De plus, Amnesty International a publié un rapport cinglant, documentant les nombreuses violations des droits des détenus et accusant les forces de sécurité d’Erdogan de torturer, d’affamer et même de violer les soldats accusés de complicité dans le coup d’État ! De plus, les détenus n’ont pas eu le droit de consulter leurs avocats.

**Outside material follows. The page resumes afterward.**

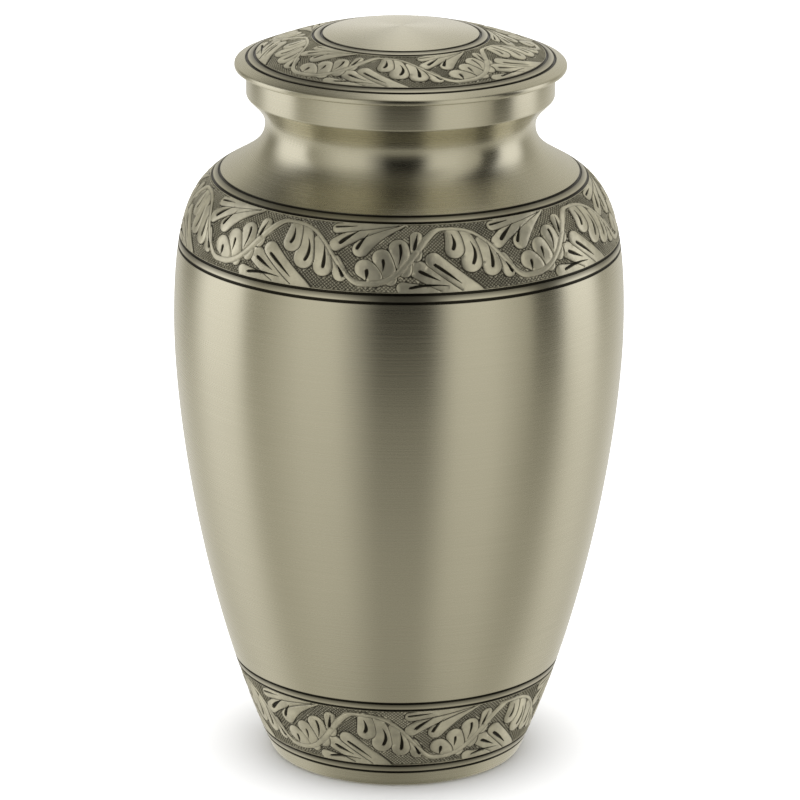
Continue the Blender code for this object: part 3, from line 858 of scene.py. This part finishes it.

Dans sa ferveur obsessionnelle d’éliminer ses adversaires politiques, Erdogan a demandé aux États-Unis d’extrader en Turquie son grand rival, le guide islamique Fethullah Gulen, au motif qu’il aurait organisé le coup de juillet. Dans une initiative raciste visant à dénigrer Gulen, les sbires d’Erdogan l’ont également accusé d’être d’origine arménienne et d’avoir écrit une lettre à l’ex-patriarche arménien de Turquie il y a 50 ans, reconnaissant le génocide arménien !
L’influente Commission internationale des juristes (ICJ) a publié deux rapports le 18 et le 21 juillet, décrivant les mesures sévères prises par le régime Erdogan comme étant « arbitraires et contraires aux principes fondamentaux de l’État de droit. » En outre, le Secrétaire général de l’IJC, Wilder Taylor, a averti la Turquie : « Il existe des droits humains qui ne peuvent pas être restreints, même sous l’état d’urgence, en particulier le droit à la vie, l’interdiction de la torture ou de la maltraitance et les éléments essentiels de la privation arbitraire de liberté, et le droit à un procès équitable. »
Le président Erdogan a causé davantage de dommages à la nation turque que les soi-disant conspirateurs du coup en arrêtant et en renvoyant plus de 60 000 soldats, représentants gouvernementaux et autres civils, émasculant ainsi l’armée autrefois puissante et sapant la sécurité du pays.